**WHAT TO DO:** Check the listing below for lines that hold "context". How many are there? Please give only the number.

**SUPPLIED MATERIAL:**
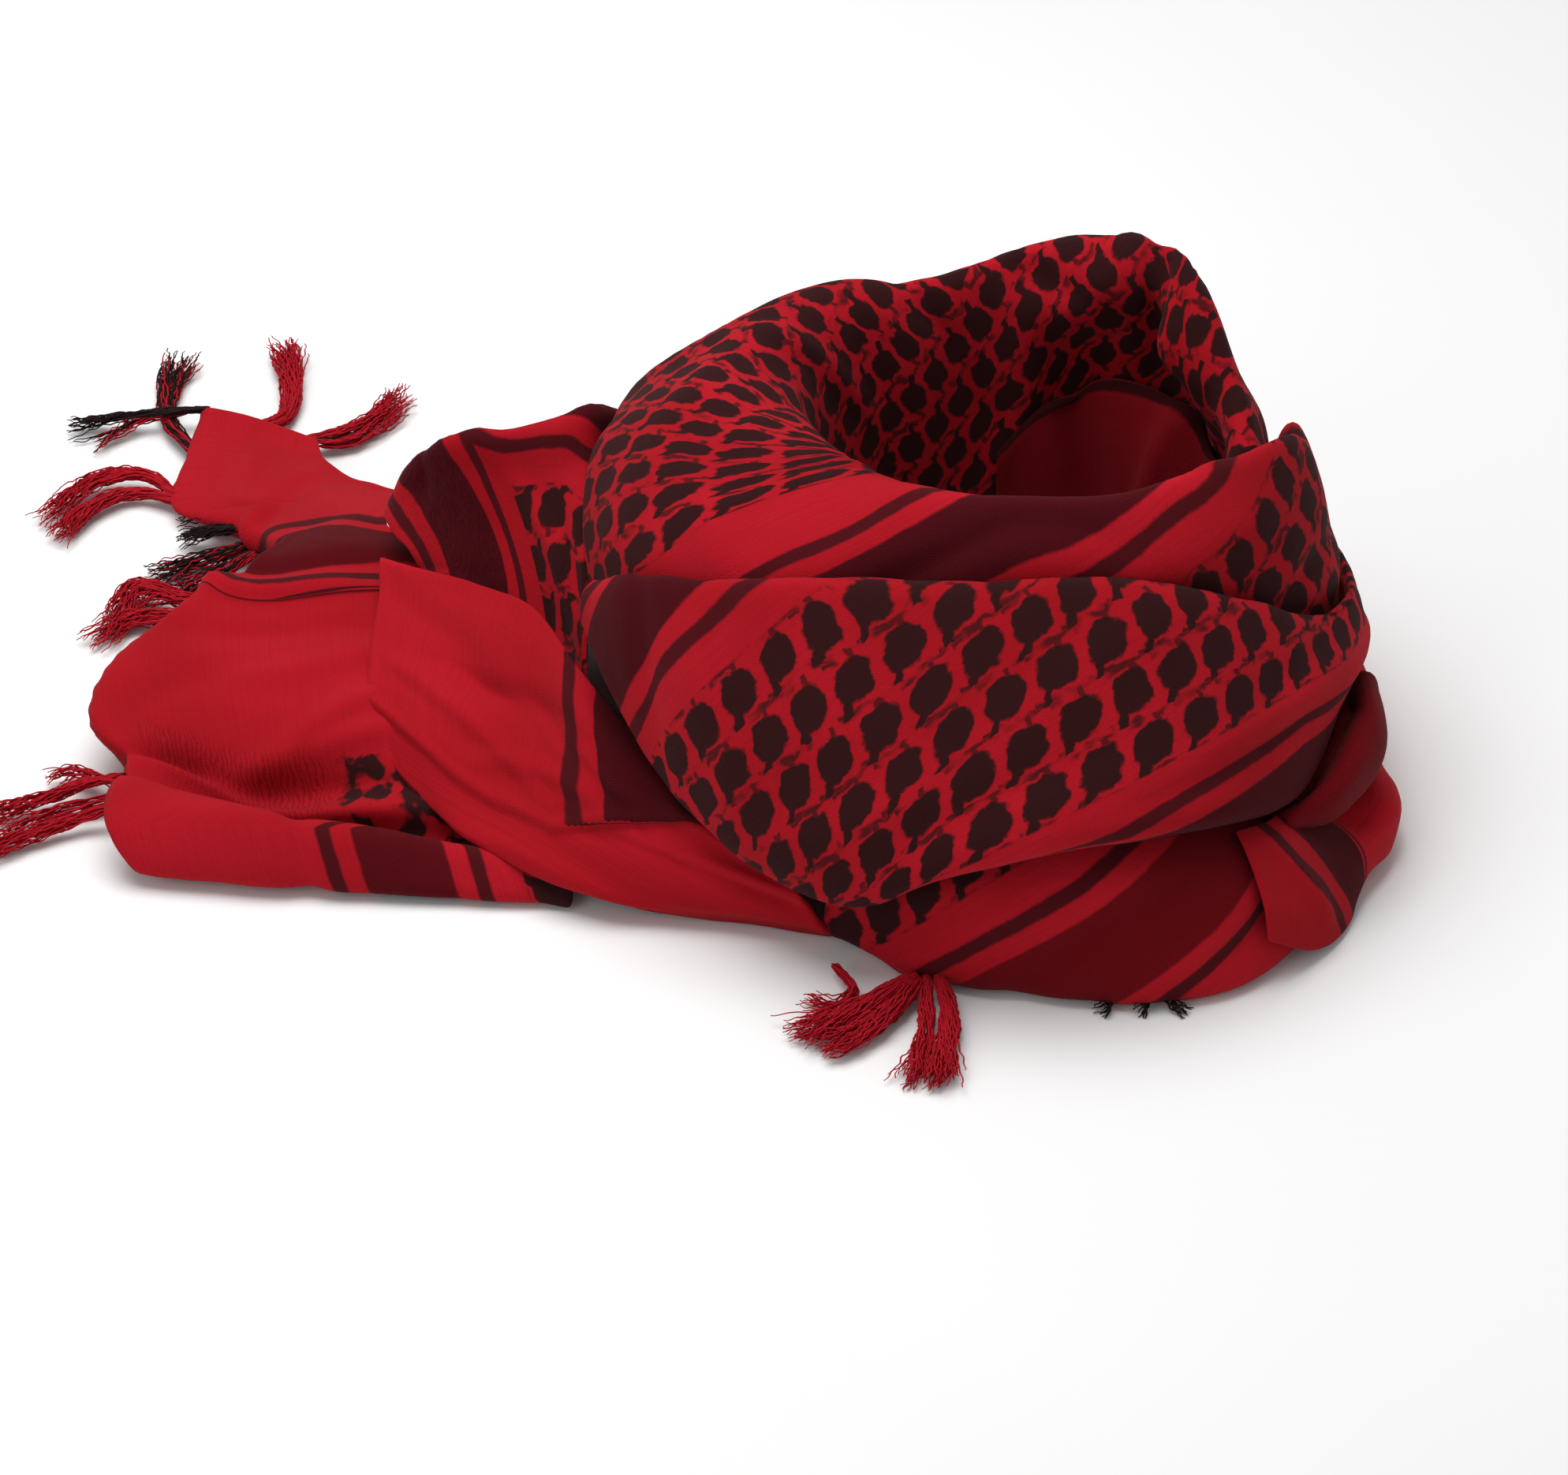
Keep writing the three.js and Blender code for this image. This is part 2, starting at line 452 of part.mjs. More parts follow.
// The buried layers of the loop: one rounded solid, open in the middle, flat below.
const LOOP_CORE = {
  place: roundNeck,
  alongSteps: 2,
  acrossSteps: 1,
  sections: [
    { at: 12, foot: [98, 0], wall: [98, 52], crown: [99, 62], top: [104, 62], flank: [105, 56],
      step: [106, 48], ledge: [108, 38], outer: [118, 24], skirt: [124, 12], edge: [124, 0] },
    { at: 30, foot: [108, 0], wall: [108, 52], crown: [109, 62], top: [113, 62], flank: [114, 54],
      step: [115, 46], ledge: [117, 34], outer: [124, 22], skirt: [128, 12], edge: [127, 0] },
    { at: 46, foot: [112, 0], wall: [113, 62], crown: [114, 72], top: [119, 72], flank: [121, 56],
      step: [122, 44], ledge: [124, 30], outer: [130, 20], skirt: [133, 12], edge: [132, 0] },
    { at: 57, foot: [115, 0], wall: [116, 74], crown: [117, 86], top: [124, 86], flank: [127, 60],
      step: [128, 42], ledge: [130, 28], outer: [136, 18], skirt: [139, 10], edge: [138, 0] },
    { at: 72, foot: [108, 0], wall: [109, 84], crown: [110, 98], top: [123, 98], flank: [130, 62],
      step: [132, 44], ledge: [134, 30], outer: [139, 19], skirt: [143, 10], edge: [142, 0] },
    { at: 92, foot: [95, 0], wall: [96, 120], crown: [99, 162], top: [105, 162], flank: [121, 112],
      step: [130, 56], ledge: [133, 40], outer: [140, 22], skirt: [144, 11], edge: [143, 0] },
    { at: 112, foot: [94, 0], wall: [98, 112], crown: [103, 152], top: [108, 154], flank: [128, 108],
      step: [136, 58], ledge: [139, 42], outer: [147, 23], skirt: [152, 12], edge: [151, 0] },
    { at: 138, foot: [98, 0], wall: [103, 112], crown: [113, 152], top: [136, 156], flank: [154, 112],
      step: [158, 50], ledge: [160, 36], outer: [168, 22], skirt: [172, 12], edge: [172, 0] },
    { at: 160, foot: [96, 0], wall: [101, 112], crown: [111, 150], top: [148, 153], flank: [178, 118],
      step: [180, 60], ledge: [179, 44], outer: [178, 28], skirt: [177, 12], edge: [175, 0] },
    { at: 180, foot: [88, 0], wall: [91, 112], crown: [97, 152], top: [146, 157], flank: [173, 128],
      step: [177, 80], ledge: [178, 54], outer: [177, 30], skirt: [176, 14], edge: [174, 0] },
    { at: 197, foot: [82, 0], wall: [85, 112], crown: [90, 154], top: [134, 156], flank: [166, 126],
      step: [170, 90], ledge: [172, 60], outer: [172, 30], skirt: [170, 14], edge: [168, 0] },
    { at: 209, foot: [78, 0], wall: [81, 114], crown: [86, 156], top: [118, 156], flank: [144, 136],
      step: [149, 114], ledge: [170, 102], outer: [170, 60], skirt: [162, 20], edge: [158, 0] },
    { at: 220, foot: [74, 0], wall: [78, 114], crown: [83, 158], top: [106, 157], flank: [126, 144],
      step: [130, 127], ledge: [156, 117], outer: [166, 76], skirt: [152, 24], edge: [150, 0] },
    { at: 232, foot: [72, 0], wall: [76, 114], crown: [81, 160], top: [96, 160], flank: [109, 149],
      step: [112, 135], ledge: [142, 127], outer: [164, 84], skirt: [148, 28], edge: [146, 0] },
    { at: 246, foot: [70, 0], wall: [73, 114], crown: [78, 162], top: [90, 162], flank: [99, 150],
      step: [102, 137], ledge: [134, 128], outer: [162, 86], skirt: [147, 28], edge: [145, 0] },
    { at: 275, foot: [68, 0], wall: [71, 114], crown: [76, 164], top: [86, 164], flank: [92, 150],
      step: [94, 135], ledge: [130, 126], outer: [158, 94], skirt: [150, 40], edge: [150, 0] },
    { at: 296, foot: [72, 0], wall: [75, 114], crown: [81, 164], top: [89, 163], flank: [95, 148],
      step: [97, 131], ledge: [130, 121], outer: [155, 92], skirt: [148, 44], edge: [148, 0] },
    { at: 314, foot: [83, 0], wall: [84, 112], crown: [91, 162], top: [99, 161], flank: [105, 142],
      step: [108, 116], ledge: [126, 106], outer: [142, 78], skirt: [136, 34], edge: [134, 0] },
    { at: 330, foot: [90, 0], wall: [92, 112], crown: [102, 158], top: [108, 156], flank: [116, 132],
      step: [118, 106], ledge: [125, 90], outer: [134, 68], skirt: [130, 28], edge: [128, 0] },
    { at: 346, foot: [103, 0], wall: [105, 92], crown: [112, 142], top: [116, 142], flank: [122, 122],
      step: [124, 98], ledge: [127, 82], outer: [129, 64], skirt: [126, 28], edge: [124, 0] },
    { at: 360, foot: [103, 0], wall: [104, 58], crown: [106, 68], top: [112, 68], flank: [114, 60],
      step: [114, 52], ledge: [114, 40], outer: [119, 26], skirt: [123, 12], edge: [122, 0] },
    { at: 372, foot: [98, 0], wall: [98, 52], crown: [99, 62], top: [104, 62], flank: [105, 56],
      step: [106, 48], ledge: [108, 38], outer: [118, 24], skirt: [124, 12], edge: [124, 0] },
  ],
};
add("loop_core", ringSolid(LOOP_CORE), BURIED);

// The buried layers under the two ends: one rounded pad, flat below.
const ENDS_CORE = {
  place: onTable,
  alongSteps: 2,
  acrossSteps: 1,
  sections: [
    { at: 0, foot: [-342, -6, 0], front: [-342, -2, 10], rise: [-342, 16, 20],
      crest: [-340, 36, 24], back: [-339, 46, 14], heel: [-339, 48, 0] },
    { at: 1, foot: [-328, -30, 0], front: [-328, -22, 11], rise: [-328, 16, 28],
      crest: [-326, 56, 34], back: [-324, 74, 22], heel: [-324, 78, 0] },
    { at: 2, foot: [-300, -40, 0], front: [-300, -30, 12], rise: [-300, 16, 32],
      crest: [-300, 72, 41], back: [-300, 94, 28], heel: [-300, 98, 0] },
    { at: 3, foot: [-268, -46, 0], front: [-268, -34, 12], rise: [-268, 14, 31],
      crest: [-266, 66, 39], back: [-268, 84, 26], heel: [-268, 86, 0] },
    { at: 4, foot: [-236, -52, 0], front: [-236, -38, 9], rise: [-236, 12, 28],
      crest: [-236, 50, 34], back: [-238, 76, 24], heel: [-238, 78, 0] },
    { at: 5, foot: [-212, -54, 0], front: [-212, -42, 7], rise: [-212, 4, 20],
      crest: [-212, 24, 24], back: [-212, 40, 18], heel: [-212, 42, 0] },
  ],
};
add("ends_core", barSolid(ENDS_CORE), BURIED);

// Tassels: threads gathered in a knot at the hem, lying on the table or over the cloth.
function tassel(points, spread = TASSEL_SPREAD) {
  const curve = new THREE.CatmullRomCurve3(points.map((p) => new THREE.Vector3(...p)));
  const rows = [];
  for (let i = 0; i <= TASSEL_STEPS; i++) {
    const t = i / TASSEL_STEPS;
    const middle = curve.getPointAt(t);
    const wide = TASSEL_ROOT + (spread - TASSEL_ROOT) * Math.sin((Math.PI / 2) * t);
    const high = Math.min(wide, TASSEL_ROOT + TASSEL_SWELL * t);
    const tangent = curve.getTangentAt(t);
    const side = new THREE.Vector3(-tangent.y, tangent.x, 0).normalize();
    const up = new THREE.Vector3().crossVectors(tangent, side);
    const ring = Array.from({ length: TASSEL_SIDES }, (_, k) => {
      const a = (2 * Math.PI * k) / TASSEL_SIDES;
      return middle.clone().addScaledVector(side, wide * Math.cos(a)).addScaledVector(up, high * Math.sin(a));
    });
    rows.push(ring);
  }
  return rowsSolid(rows, false);
}

const TASSELS = [
  { name: "tassel_corner", material: DARK_THREAD,
    path: [[-381, 247, 12], [-396, 245, 14], [-418, 241, 8], [-441, 237, 5]] },
  { name: "tassel_edge", material: DARK_THREAD,
    path: [[-387, 206, 8], [-395, 222, 5], [-396, 262, 5], [-396, 305, 5]] },
  { name: "tassel_hook", material: THREAD,
    path: [[-351, 237, 9], [-340, 246, 6], [-339, 274, 5], [-346, 314, 5]] },
  { name: "tassel_stray", material: THREAD,
    path: [[-331, 226, 10], [-317, 229, 8], [-303, 242, 6], [-284, 274, 5]] },
  { name: "tassel_double", material: THREAD,
    path: [[-389, 178, 8], [-408, 190, 6], [-426, 174, 5], [-446, 156, 5]] },
  { name: "tassel_dark", material: DARK_THREAD,
    path: [[-351, 128, 8], [-370, 121, 6], [-394, 108, 5]] },
  { name: "tassel_looped", material: THREAD,
    path: [[-353, 84, 18], [-374, 92, 10], [-396, 86, 6], [-412, 64, 5]] },
  { name: "tassel_left", material: THREAD,
    path: [[-392, -46, 9], [-412, -56, 6], [-434, -68, 5], [-456, -80, 5]] },
  { name: "tassel_front_left", material: THREAD,
    path: [[-62, -171, 7], [-80, -182, 5], [-100, -197, 5]] },
  { name: "tassel_front_right", material: THREAD,
    path: [[-48, -175, 7], [-50, -200, 5], [-45, -228, 5]] },
];
TASSELS.forEach(({ name, material, path }) => add(name, tassel(path), material));

// The origin goes to the middle of the scarf's footprint, on the table.
const reach = new THREE.Box3().setFromObject(scarf);
const footprint = reach.getCenter(new THREE.Vector3());
scarf.position.set(-footprint.x, -footprint.y, -reach.min.z);

export default scarf;
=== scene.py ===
"""Keffiyeh headscarf: a square of crimson and black cotton, wound round into a neck loop and laid on a
table with its two tasselled ends spread to one side. Section tables are in millimetres from the middle
of the neck opening, on the table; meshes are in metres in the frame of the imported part."""

import bpy
import numpy as np
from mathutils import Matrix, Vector


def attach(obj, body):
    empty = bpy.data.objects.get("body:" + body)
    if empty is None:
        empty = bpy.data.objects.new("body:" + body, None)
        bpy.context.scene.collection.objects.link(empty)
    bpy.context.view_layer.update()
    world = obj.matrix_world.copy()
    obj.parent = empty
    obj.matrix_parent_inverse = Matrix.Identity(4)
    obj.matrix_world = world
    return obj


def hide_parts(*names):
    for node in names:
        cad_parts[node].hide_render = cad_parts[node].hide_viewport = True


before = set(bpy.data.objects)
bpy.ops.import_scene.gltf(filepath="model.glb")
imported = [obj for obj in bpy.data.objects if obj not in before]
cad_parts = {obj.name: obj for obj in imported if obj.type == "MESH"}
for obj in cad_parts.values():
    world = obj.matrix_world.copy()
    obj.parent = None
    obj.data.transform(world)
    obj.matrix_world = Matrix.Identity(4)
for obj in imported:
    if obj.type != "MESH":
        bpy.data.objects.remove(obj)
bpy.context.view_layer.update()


# --- Upper wrap -------------------------------------------------------------------------------------
# The long turn of cloth that stands round the neck: one strip of the scarf folded over itself, rolled
# over at its top rim, running along the back, the left and the front and ending over its own start.
NECK = np.array([152.120, -42.986, 0.0])  # the neck opening's middle in the part's frame, mm


def sections(text):
    """A table of sections. Its heading names the points of a section; each row is one section: its place
    along the cloth, then every point's millimetres, as (out, up) round the neck or as (x, y, z)."""
    heading, *rows = [line.split() for line in text.strip().splitlines()]
    values = np.array(rows, float)
    return values[:, 0], values[:, 1:].reshape(len(rows), len(heading) - 1, -1)


def smooth(stations, values, at):
    """Cubic curve through values at rising stations. Its slope at a station is that of the line between
    the two neighbours. Stations and values may hold one more leading axis, of separate curves."""
    last = stations.shape[-1] - 1
    k = np.arange(last + 1)
    before, after = np.maximum(k - 1, 0), np.minimum(k + 1, last)
    slopes = (values[..., after, :] - values[..., before, :]) / (
        stations[..., after] - stations[..., before]
    )[..., None]
    i = np.clip((stations[..., None, :] <= at[..., :, None]).sum(-1) - 1, 0, last - 1)
    take = lambda what, index: np.take_along_axis(what, index[..., None], -2)
    start, end = (np.take_along_axis(stations, j, -1) for j in (i, i + 1))
    span = (end - start)[..., None]
    t = (at - start)[..., None] / span
    return (
        (2 * t**3 - 3 * t**2 + 1) * take(values, i)
        + (t**3 - 2 * t**2 + t) * span * take(slopes, i)
        + (3 * t**2 - 2 * t**3) * take(values, i + 1)
        + (t**3 - t**2) * span * take(slopes, i + 1)
    )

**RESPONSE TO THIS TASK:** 3